Present the following entries again, word for word and in full.
---- RECORDS SHOWN
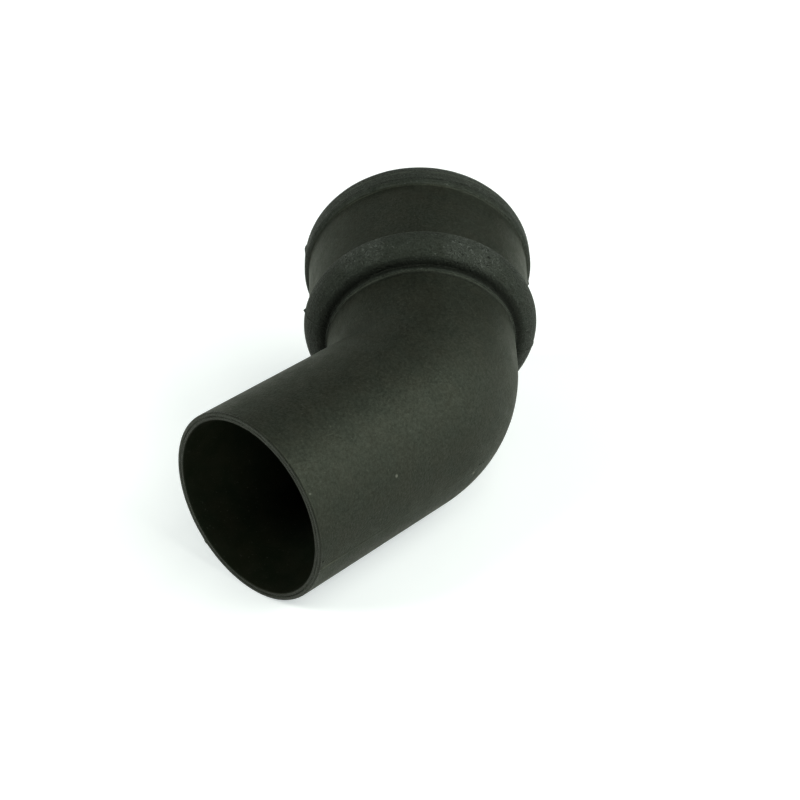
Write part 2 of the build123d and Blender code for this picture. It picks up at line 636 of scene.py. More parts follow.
@dataclass(frozen=True)
class OffsetBend:
    """The whole moulding: its mesh, and the finishes of its areas.

    Attributes:
        profile: The section of its wall.
        flash: The line of the parting plane.
        skin: The unevenness of the bands.
        nibs: The tags of flash.
        name: Name of the piece.
        node: The solid that it stands for.
        columns: Even columns of the mesh round the pipe.
        parting_gaps: Distances in degrees of the extra columns on each side of the parting line.
    """

    profile: Profile
    flash: Flash
    skin: CastSkin
    nibs: tuple[Nib, ...]
    name: str = "moulded_bend"
    node: str = "offset_bend"
    columns: int = 300
    parting_gaps: tuple[float, ...] = (0.24, 0.48, 0.78)

    def angles(self) -> np.ndarray:
        """Lays out the columns round the pipe, closer together at the parting line.

        Returns:
            Their angles in degrees, 0 on the outer side and 90 on the upper side.
        """
        even = np.arange(self.columns) * 360 / self.columns
        close = [middle + side * gap for middle in (0, 180) for side in (-1, 1) for gap in self.parting_gaps]
        return np.sort(np.concatenate((even, close)) % 360)

    def parting_height(self, angles: np.ndarray, radius: float) -> np.ndarray:
        """Gives the share of the flash's height at each column of a ring."""
        away = np.abs((angles + 90) % 180 - 90)
        return np.clip(1 - np.radians(away) * radius / self.flash.half_width, 0, 1)

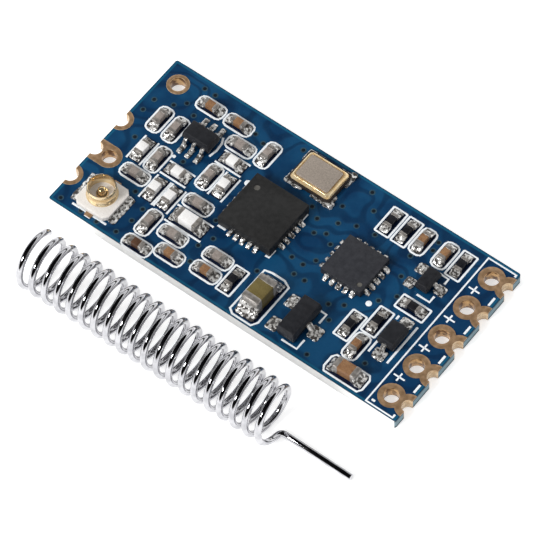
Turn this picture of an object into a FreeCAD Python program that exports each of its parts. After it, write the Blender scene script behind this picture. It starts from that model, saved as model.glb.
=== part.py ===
import FreeCAD, Part
import math
import os
from FreeCAD import Vector

# Wireless serial module: a two-sided circuit board with surface-mount parts on its upper face,
# and its spring antenna lying loose in front of it. Millimetres, +X to the pin row, +Z up.
# The origin is the middle of the board's underside, which lies on z = 0.

# Pin row, on the edge at +X: a drilled land and a half hole in the edge beside each pin
pin_count = 5
pin_pitch = 2.54
pin_margin = 0.05          # board past the row's outer half pitches
pin_inset = 1.25
pin_hole = 1.0
pin_land = 1.7
edge_hole = 0.85

# Board, as wide as its pin row
board_length = 26.6
board_width = pin_count * pin_pitch + 2 * pin_margin
board_thickness = 0.8
board_corner = 0.15
copper = 0.05              # thickness of the lands let into its top, and of the plating in holes
rim_sides = 16             # flats round the outside of a land, and of its plating
drawn_board = (26.6, 12.8)  # the board that the places below are drawn on

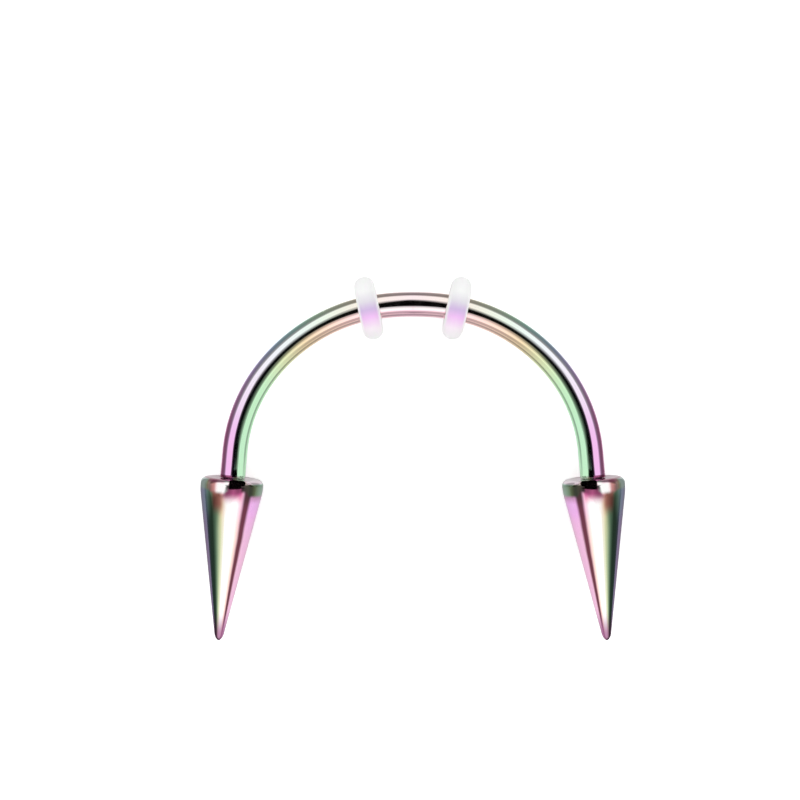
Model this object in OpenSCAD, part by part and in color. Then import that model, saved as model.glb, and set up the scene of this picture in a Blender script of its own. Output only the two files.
--------
| ANSWER IN FULL |
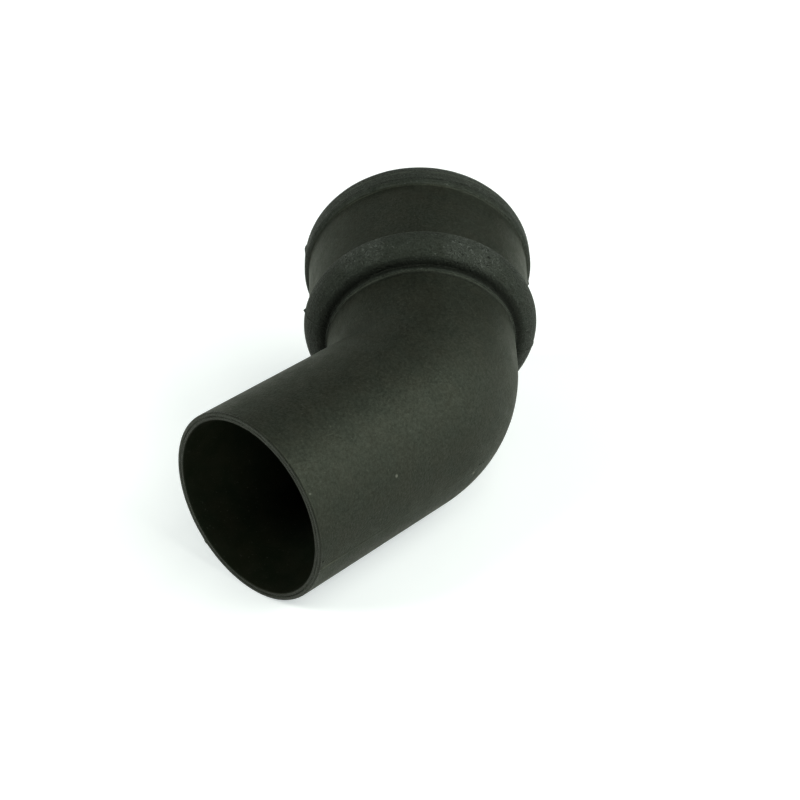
Write part 2 of the build123d and Blender code for this picture. It picks up at line 636 of scene.py. More parts follow.
@dataclass(frozen=True)
class OffsetBend:
    """The whole moulding: its mesh, and the finishes of its areas.

    Attributes:
        profile: The section of its wall.
        flash: The line of the parting plane.
        skin: The unevenness of the bands.
        nibs: The tags of flash.
        name: Name of the piece.
        node: The solid that it stands for.
        columns: Even columns of the mesh round the pipe.
        parting_gaps: Distances in degrees of the extra columns on each side of the parting line.
    """

    profile: Profile
    flash: Flash
    skin: CastSkin
    nibs: tuple[Nib, ...]
    name: str = "moulded_bend"
    node: str = "offset_bend"
    columns: int = 300
    parting_gaps: tuple[float, ...] = (0.24, 0.48, 0.78)

    def angles(self) -> np.ndarray:
        """Lays out the columns round the pipe, closer together at the parting line.

        Returns:
            Their angles in degrees, 0 on the outer side and 90 on the upper side.
        """
        even = np.arange(self.columns) * 360 / self.columns
        close = [middle + side * gap for middle in (0, 180) for side in (-1, 1) for gap in self.parting_gaps]
        return np.sort(np.concatenate((even, close)) % 360)

    def parting_height(self, angles: np.ndarray, radius: float) -> np.ndarray:
        """Gives the share of the flash's height at each column of a ring."""
        away = np.abs((angles + 90) % 180 - 90)
        return np.clip(1 - np.radians(away) * radius / self.flash.half_width, 0, 1)

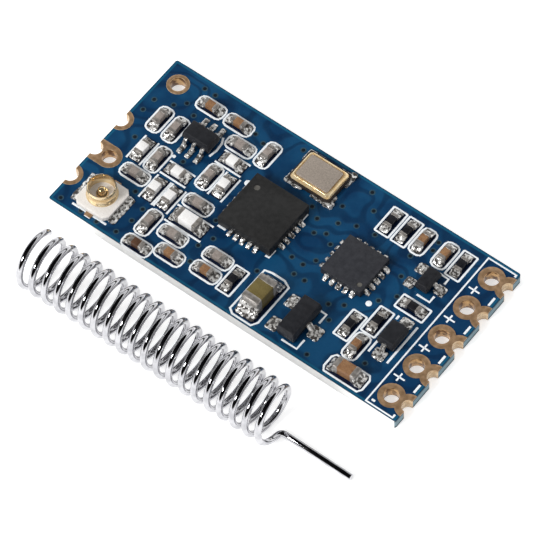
Turn this picture of an object into a FreeCAD Python program that exports each of its parts. After it, write the Blender scene script behind this picture. It starts from that model, saved as model.glb.
=== part.py ===
import FreeCAD, Part
import math
import os
from FreeCAD import Vector

# Wireless serial module: a two-sided circuit board with surface-mount parts on its upper face,
# and its spring antenna lying loose in front of it. Millimetres, +X to the pin row, +Z up.
# The origin is the middle of the board's underside, which lies on z = 0.

# Pin row, on the edge at +X: a drilled land and a half hole in the edge beside each pin
pin_count = 5
pin_pitch = 2.54
pin_margin = 0.05          # board past the row's outer half pitches
pin_inset = 1.25
pin_hole = 1.0
pin_land = 1.7
edge_hole = 0.85

# Board, as wide as its pin row
board_length = 26.6
board_width = pin_count * pin_pitch + 2 * pin_margin
board_thickness = 0.8
board_corner = 0.15
copper = 0.05              # thickness of the lands let into its top, and of the plating in holes
rim_sides = 16             # flats round the outside of a land, and of its plating
drawn_board = (26.6, 12.8)  # the board that the places below are drawn on

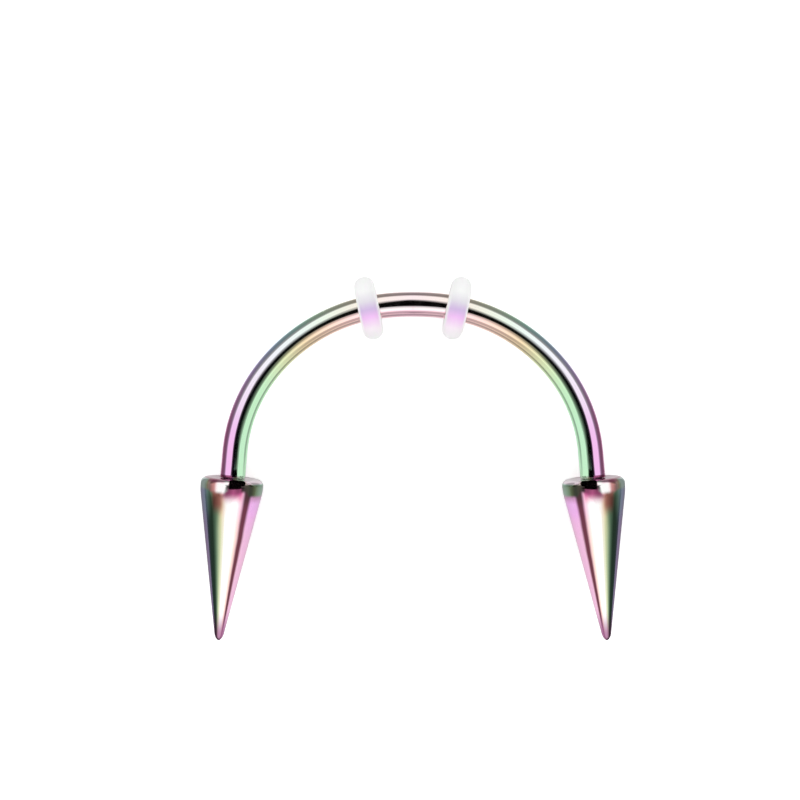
Model this object in OpenSCAD, part by part and in color. Then import that model, saved as model.glb, and set up the scene of this picture in a Blender script of its own. Output only the two files.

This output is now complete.